§ **Exercise brief**: Reproduce the material that follows, please, but only from its first line to the line containing "floor.visible_glossy = False", inclusive.

§ **Excerpt from a dataset**:
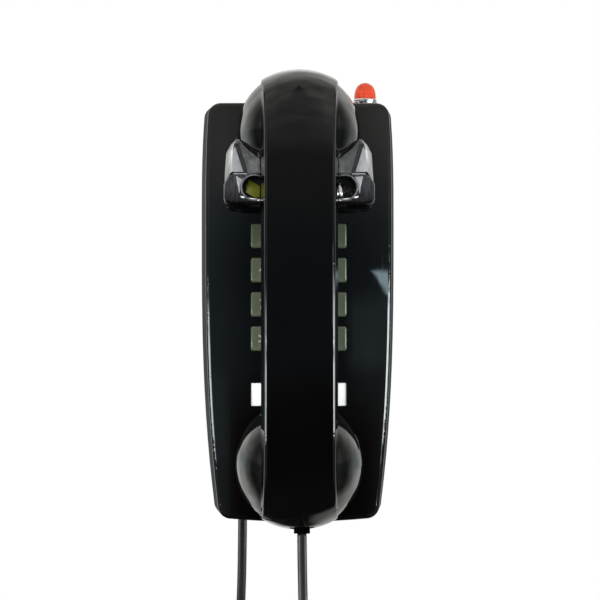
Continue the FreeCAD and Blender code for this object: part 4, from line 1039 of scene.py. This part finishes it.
floor = disc("floor", 0.75, -0.34)
fm, t, s = material("floor_pale")
s.inputs["Base Color"].default_value = (0.86, 0.86, 0.86, 1)
s.inputs["Roughness"].default_value = 0.8
floor.data.materials.append(fm)
floor.visible_glossy = False

# The room round the object, by direction: x to the right, y behind the object, z up.
world = bpy.data.worlds.new("studio")
scene.world = world
world.use_nodes = True
t = world.node_tree
t.nodes.clear()
L = t.links.new
out = t.nodes.new("ShaderNodeOutputWorld")
bg = t.nodes.new("ShaderNodeBackground")
co = t.nodes.new("ShaderNodeTexCoord")
sep = t.nodes.new("ShaderNodeSeparateXYZ")
L(co.outputs["Generated"], sep.inputs["Vector"])
X, Y, Z = sep.outputs["X"], sep.outputs["Y"], sep.outputs["Z"]


def mth(op, a, b=None):
    n = t.nodes.new("ShaderNodeMath")
    n.operation = op
    for i, v in enumerate((a, b)):
        if v is None:
            continue
        if isinstance(v, (int, float)):
            n.inputs[i].default_value = v
        else:
            L(v, n.inputs[i])
    return n.outputs[0]


def ramp_of(v, a, b, lo=0.0, hi=1.0):
    n = t.nodes.new("ShaderNodeMapRange")
    n.interpolation_type = "SMOOTHSTEP"
    n.inputs["From Min"].default_value = a
    n.inputs["From Max"].default_value = b
    n.inputs["To Min"].default_value = lo
    n.inputs["To Max"].default_value = hi
    L(v, n.inputs["Value"])
    return n.outputs["Result"]


AZ = mth("ARCTAN2", X, mth("MULTIPLY", Y, -1.0))      # 0 towards the camera, + to the right
AA = mth("ABSOLUTE", AZ)
# the room in front: dark straight ahead, paler to the sides and above
front = ramp_of(AA, 0.10, 0.42, 0.075, 0.29)
front = mth("ADD", front, mth("MULTIPLY", ramp_of(Z, 0.02, 0.12), ramp_of(AA, 0.05, 0.30, 0.05, 0.37)))
front = mth("ADD", front, mth("MULTIPLY", ramp_of(Z, 0.12, 0.36, 0.0, 0.21), ramp_of(AA, 0.05, 0.30, 1.0, 0.0)))
front = mth("ADD", front, ramp_of(Z, 0.40, 0.65, 0.0, 0.10))
front = mth("SUBTRACT", front, ramp_of(Z, 0.90, 0.99, 0.0, 0.24))
below = mth("MULTIPLY", ramp_of(Z, -0.035, -0.11), mth("MULTIPLY", ramp_of(AZ, -0.29, -0.21), ramp_of(AZ, 0.27, 0.37, 1.0, 0.0)))
front = mth("MULTIPLY", front, mth("SUBTRACT", 1.0, mth("MULTIPLY", below, 0.85)))
# darker square to the side, pale again behind the sides, nothing above
high = ramp_of(Z, 0.80, 0.99, 1.0, 0.0)
front = mth("MULTIPLY", front, mth("SUBTRACT", 1.0, mth("MULTIPLY", mth("MULTIPLY", ramp_of(AA, 1.3, 1.9), high), 0.7)))
sides = mth("MULTIPLY", ramp_of(AA, 1.9, 2.45), high)
level = mth("ADD", front, mth("MULTIPLY", sides, ramp_of(X, -0.6, -0.3, 1.05, 0.75)))
# straight behind, level: dark, so that side walls stay dark at the outline
behind = mth("MULTIPLY", ramp_of(Y, 0.955, 0.985, 0.0, 1.0), 0.9)
level = mth("MULTIPLY", level, mth("SUBTRACT", 1.0, behind))


def band(v, a, b, soft):
    return mth("MULTIPLY", ramp_of(v, a - soft, a, 0.0, 1.0), ramp_of(v, b, b + soft, 1.0, 0.0))


# two upright light panels, and the leaning edge of a third on the right
left_panel = mth("MULTIPLY", band(AZ, -1.18, -0.80, 0.24), mth("MULTIPLY", ramp_of(Z, -0.150, -0.132), ramp_of(Z, -0.045, 0.02, 1.0, 0.0)))
lean = mth("ADD", AZ, mth("MULTIPLY", Z, 3.3))
right_wedge = mth("MULTIPLY", mth("MULTIPLY", ramp_of(lean, 0.348, 0.366), ramp_of(AZ, 0.45, 0.60, 1.0, 0.0)),
                  band(Z, -0.02, 0.0185, 0.003))
right_panel = mth("MULTIPLY", band(AZ, 0.76, 1.22, 0.20), band(Z, -0.100, -0.01, 0.035))
level = mth("ADD", level, mth("MULTIPLY", left_panel, 12.5))
level = mth("ADD", level, mth("MULTIPLY", right_wedge, 7.5))
level = mth("ADD", level, mth("MULTIPLY", right_panel, 19.0))
# soft pale patches beside the dark front
level = mth("ADD", level, mth("MULTIPLY", mth("MULTIPLY", band(AZ, 0.24, 1.0, 0.06), band(Z, -0.035, -0.008, 0.02)), 0.20))
level = mth("ADD", level, mth("MULTIPLY", mth("MULTIPLY", band(AZ, -1.0, -0.29, 0.05), band(Z, -0.095, -0.06, 0.02)), 0.07))
# far below: dark, but for a pale corner at the back on the right
low = ramp_of(Z, -0.45, -0.70)
corner = mth("MULTIPLY", mth("MULTIPLY", ramp_of(X, 0.08, 0.22), ramp_of(Y, 0.05, 0.25)), 0.75)
level = mth("ADD", mth("MULTIPLY", level, mth("SUBTRACT", 1.0, low)), mth("MULTIPLY", low, mth("ADD", corner, 0.03)))
# the unevenness of a real room
noise = t.nodes.new("ShaderNodeTexNoise")
noise.inputs["Scale"].default_value = 3.6
noise.inputs["Detail"].default_value = 3.0
L(co.outputs["Generated"], noise.inputs["Vector"])
level = mth("MULTIPLY", level, ramp_of(noise.outputs["Fac"], 0.3, 0.7, 0.72, 1.25))
ray = t.nodes.new("ShaderNodeLightPath")
pick = t.nodes.new("ShaderNodeMix")
pick.data_type = "FLOAT"
L(ray.outputs["Is Camera Ray"], pick.inputs[0])
L(level, pick.inputs[2])
pick.inputs[3].default_value = 1.0
L(pick.outputs[0], bg.inputs["Strength"])
# neutral above, cool level in front, warm and dark below
def tint(fac, a, b):
    n = t.nodes.new("ShaderNodeMix")
    n.data_type = "RGBA"
    L(fac, n.inputs[0])
    for i, v in ((6, a), (7, b)):
        if isinstance(v, tuple):
            n.inputs[i].default_value = (*v, 1)
        else:
            L(v, n.inputs[i])
    return n.outputs[2]


cool = mth("MULTIPLY", band(Z, -0.12, 0.045, 0.05), ramp_of(AA, 0.33, 0.60, 1.0, 0.3))
tone = tint(mth("MULTIPLY", below, 0.85), tint(cool, (1.0, 1.0, 0.96), (0.66, 0.90, 1.0)), (1.0, 0.62, 0.48))
white = t.nodes.new("ShaderNodeMix")
white.data_type = "RGBA"
L(ray.outputs["Is Camera Ray"], white.inputs[0])
L(tone, white.inputs[6])
white.inputs[7].default_value = (1, 1, 1, 1)
L(white.outputs[2], bg.inputs["Color"])
L(bg.outputs["Background"], out.inputs["Surface"])


def softbox(name, place, target, width, height, power, colour=(1, 1, 1)):
    data = bpy.data.lights.new(name, "AREA")
    data.shape = "RECTANGLE"
    data.size, data.size_y = width, height
    data.energy = power
    data.color = colour
    obj = bpy.data.objects.new(name, data)
    obj.location = place
    obj.rotation_euler = (Vector(target) - Vector(place)).to_track_quat("-Z", "Y").to_euler()
    obj.visible_glossy = False
    scene.collection.objects.link(obj)
    return obj


softbox("softbox_front", (-0.25, -1.5, 0.7), (0, 0, 0), 1.2, 1.0, 26)
softbox("softbox_right", (1.2, -1.1, 0.3), (0, 0, 0), 0.8, 1.0, 8)
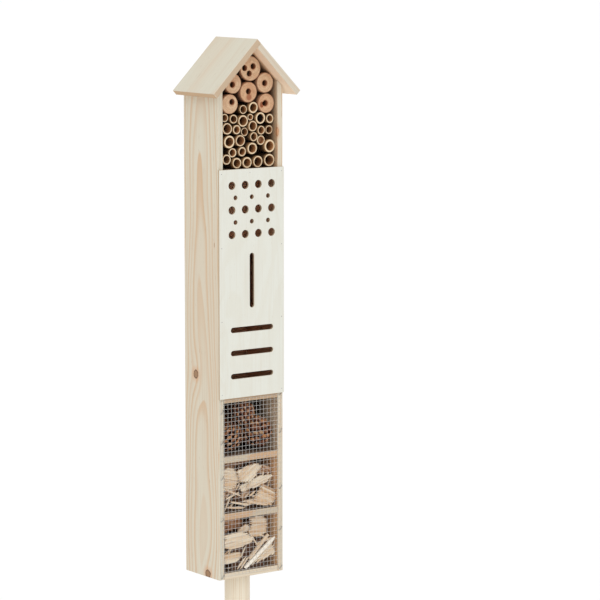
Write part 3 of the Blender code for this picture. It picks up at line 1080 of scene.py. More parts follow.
@dataclass
class Carcass(Assembly):
    """Side boards, back, floor, shelves and the block that takes the stake."""

    shelves: tuple[str, ...] = (
        "tube_shelf", "hole_chamber_floor", "slot_chamber_floor", "cone_ceiling", "cone_floor", "chip_floor")
    blushes: dict[str, Pair] = field(default_factory=lambda: {
        "cone_floor": (-0.010, 0.002), "chip_floor": (0.012, -0.006)})
    plain_edge: Colour = tint(188, 158, 126)
    blushed_edge: Colour = tint(194, 178, 154)

    def build(self) -> None:
        """Dress every board."""
        upright, level = Fibres.UPRIGHT, Fibres.LEVEL
        boards = {
            "left_side_board": PineFinish(
                "pine_left_side", upright, (-0.018, 0.008), 3.1, edge=tint(206, 205, 190), edge_amount=0.4,
                knots=(
                    Knot(0.0216, 0.5967, 0.0060, 1.1, 0.004, 0.9),
                    Knot(-0.0071, 0.3050, 0.0066, 0.95, 0.004, 0.95),
                    Knot(-0.0265, 0.7900, 0.0009, 3.5, 0.0006, 0.6))),
            "right_side_board": PineFinish(
                "pine_right_side", upright, (0.095, -0.006), 7.4, knots=(
                    Knot(-0.0350, 0.9485, 0.0034, 2.1, 0.002, 0.8, 0.0472),
                    Knot(-0.0350, 0.9200, 0.0012, 14.0, 0.001, 0.45, 0.0474),
                    Knot(0.0262, 0.705, 0.005, 1.1, 0.004, 0.8)),
                knot_heart=tint(206, 154, 112), knot_rim=tint(172, 116, 78)),
            "back_board": PineFinish(
                "pine_back", Fibres.UPRIGHT_FACING_FRONT, (-0.11, 0.004), 12.7, knots=(
                    Knot(-0.018, 0.62, 0.0065, 1.2), Knot(0.024, 0.93, 0.005, 1.1))),
            "floor_board": PineFinish(
                "pine_floor", level, (0.335, -0.03), 5.9, edge=tint(230, 212, 186), edge_amount=0.35),
            "socket_block": PineFinish(
                "pine_block", upright, (0.04, 0.03), 9.2, early=tint(92, 62, 46), late=tint(74, 48, 36)),
        }
        for number, name in enumerate(self.shelves):
            low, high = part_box(name)
            heart = ((low.z + high.z) / 2 + 0.03, 0.01 - 0.012 * number)
            boards[name] = PineFinish(
                f"pine_{name}", level, heart, 15.0 + 2.7 * number, blush=self.blushes.get(name),
                edge=self.blushed_edge if name in self.blushes else self.plain_edge, edge_amount=0.85)
        for name, finish in boards.items():
            self.keep(name, finish.build())


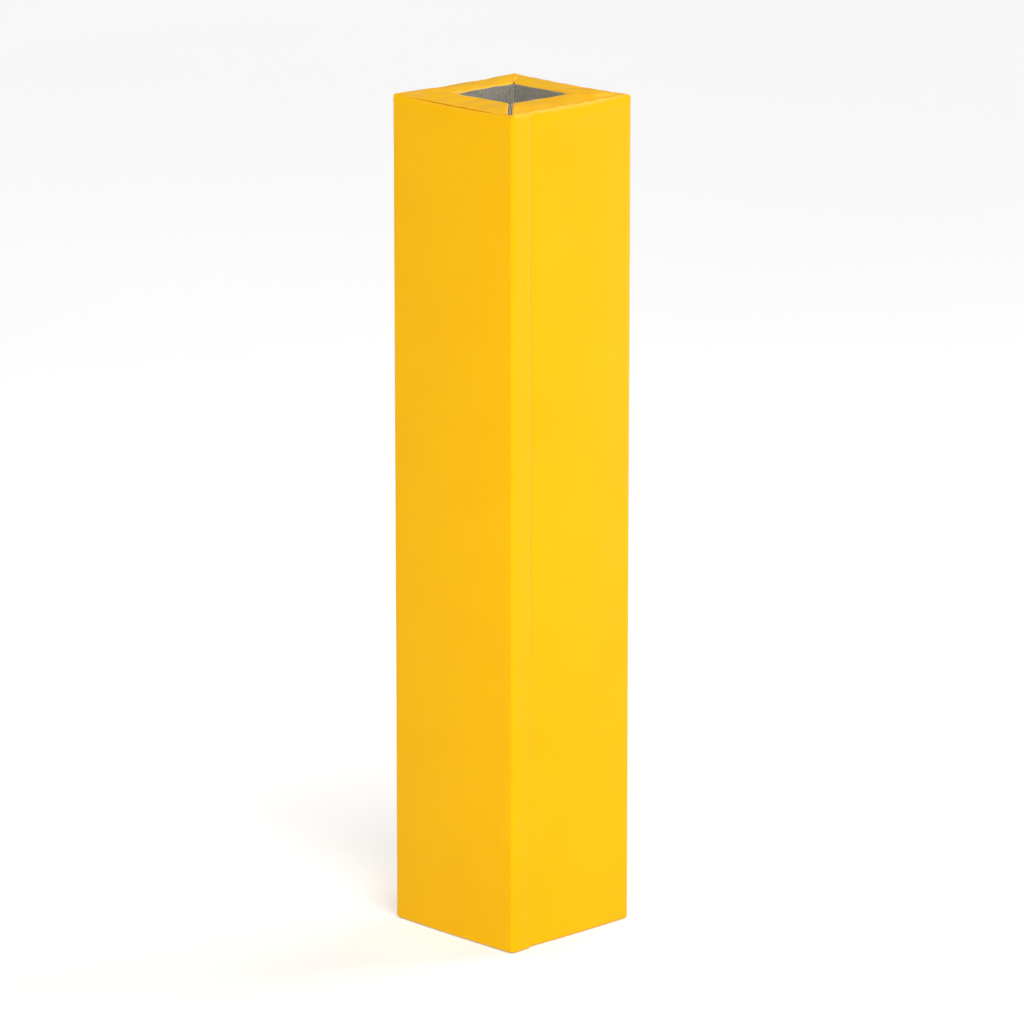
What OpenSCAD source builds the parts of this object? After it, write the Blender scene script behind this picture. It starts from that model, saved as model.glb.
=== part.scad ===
// Soft column protector: four foam boards in a sewn cover of coated fabric.
// It wraps a square column, opens at one corner and closes there with a flap on hook-and-loop tape.
// Origin: centre of the column passage, on the floor. +Z up, +X right face, -Y front face.
// The corner that opens is the one at +X, -Y.

/* [Column] */
// Width of the square column that the protector wraps
column_w = 90; // [60:1:200]
// Room between the column and the lining, on each side
column_clearance = 1; // [0.5:0.5:5]

/* [Protector] */
// Height of the cover
height = 1000; // [400:10:1500]
// Thickness of the foam boards
foam_t = 50; // [30:1:80]
// Radius of the cover's upright corners
corner_r = 5; // [3:0.5:10]

/* [Fabric] */
// Thickness of the coated fabric of the cover
cover_t = 1; // [0.6:0.1:2]
// Thickness of the woven lining
lining_t = 1.5; // [0.8:0.1:3]
// How far the lining's cut edge stands above the top
lining_proud = 0.8; // [0.2:0.1:2]

/* [Rims and seams] */
// Width of the puffed rim, from the side face to the top seam
rim_w = 4; // [3:0.5:7]
// Height over which the rim rounds off
rim_h = 16; // [10:1:24]
// Radius of the folded edge around the bottom
bottom_r = 2.5; // [2.5:0.5:6]
// Width of the crease along the top seam
crease_w = 0.8; // [0.4:0.1:1.5]
// Depth of the crease along the top seam
crease_depth = 0.4; // [0.2:0.1:0.5]
// Width of the bottom hem, from the side face to the bottom seam
bottom_hem = 12; // [8:1:20]

/* [Opening corner] */
// Gap between the two mitre faces
slit_w = 4; // [2:0.5:8]
// Width of the closing flap, from the corner to its edge
flap_w = 30; // [25:1:45]
// How far the flap's ends stop short of the top and the bottom
flap_margin = 2; // [1.5:0.5:6]
// Thickness of each hook-and-loop tape
tape_t = 1; // [0.6:0.1:2]
// Distance from the flap's edge to its tape
tape_inset = 3; // [1:0.5:6]
// Width of the tapes
tape_w = 18; // [10:1:19]
// Distance from the tapes' ends to the top and the bottom
tape_margin = 30; // [25:1:60]

/* [Relief slits] */
// Length of the short cut at each of the other inner corners
relief_l = 10; // [5:1:20]
// Width of that cut
relief_w = 0.8; // [0.4:0.1:1.5]

/* [Hidden] */

$fn = 96;
// Spare length of a cutting shape past what it cuts
over = 5;

// Half widths, from the axis out: passage, foam, outside, top seam
passage_half = column_w / 2 + column_clearance;
foam_in_half = passage_half + lining_t;
outer_half = foam_in_half + foam_t + cover_t;
seam_half = outer_half - rim_w;
// Centre of an upright corner's arc, the same along X and Y
corner_c = outer_half - corner_r;
// Radius of the rim's arc, and how far from the axis its centre lies
rim_r = (rim_h * rim_h + rim_w * rim_w) / (2 * rim_w);
rim_x = outer_half - rim_r;
foam_top = height - cover_t;
// Half of the gap in the foam at the corner that opens
mitre_half = slit_w / 2 + lining_t;
// How far the flap's outside stands off the right face
flap_step = 2 * tape_t + cover_t;
// Side of the tapes' band that is nearer the corner, along Y
tape_y = -outer_half + flap_w - tape_inset - tape_w;

yellow = [1, 0.76, 0.02];
grey = [0.45, 0.45, 0.46];
black = [0.12, 0.12, 0.12];
foam_cream = [0.86, 0.84, 0.76];

// Plan of the body, lying inset inside the cover's outside
module body_plan(inset) {
    half = outer_half - inset;
    square([2 * half, 2 * corner_c], center = true);
    square([2 * corner_c, 2 * half], center = true);
    for (x = [-1, 1], y = [-1, 1])
        translate([x * corner_c, y * corner_c]) circle(corner_r - inset);
}

// Side view of the body: a long arc to each rim and a small fold at the bottom
module side_view(inset, top = height) {
    half = outer_half - inset;
    fold = bottom_r - inset;
    rim_z = top - rim_h;
    middle = outer_half - 2 * rim_w;
    translate([-half, bottom_r]) square([2 * half, rim_z - bottom_r]);
    translate([fold - half, inset]) square([2 * (half - fold), bottom_r - inset]);
    translate([-middle, rim_z]) square([2 * middle, rim_h - inset]);
    for (side = [0, 1])
        mirror([side, 0]) {
            translate([half - fold, bottom_r]) circle(fold);
            intersection() {
                translate([rim_x, rim_z]) circle(rim_r - inset);
                translate([middle, rim_z]) square([half - middle, rim_h - inset]);
            }
        }
}

// Side view drawn out along X, with its outline across Y
module side_prism(inset, top = height) {
    rotate([90, 0, 90]) linear_extrude(2 * (outer_half + over), center = true) side_view(inset, top);
}

// Upright body with its rims, lying inset inside the cover's outside
module soft_body(inset, top = height) {
    intersection() {
        linear_extrude(top) body_plan(inset);
        side_prism(inset, top);
        rotate(90) side_prism(inset, top);
    }
}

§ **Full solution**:
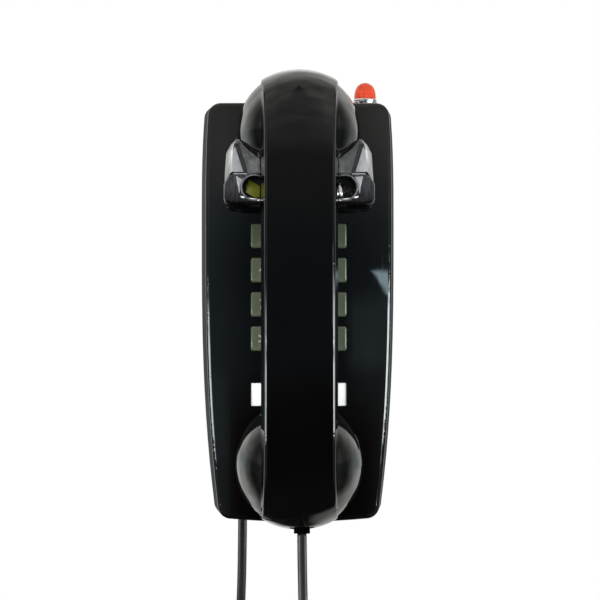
Continue the FreeCAD and Blender code for this object: part 4, from line 1039 of scene.py. This part finishes it.
floor = disc("floor", 0.75, -0.34)
fm, t, s = material("floor_pale")
s.inputs["Base Color"].default_value = (0.86, 0.86, 0.86, 1)
s.inputs["Roughness"].default_value = 0.8
floor.data.materials.append(fm)
floor.visible_glossy = False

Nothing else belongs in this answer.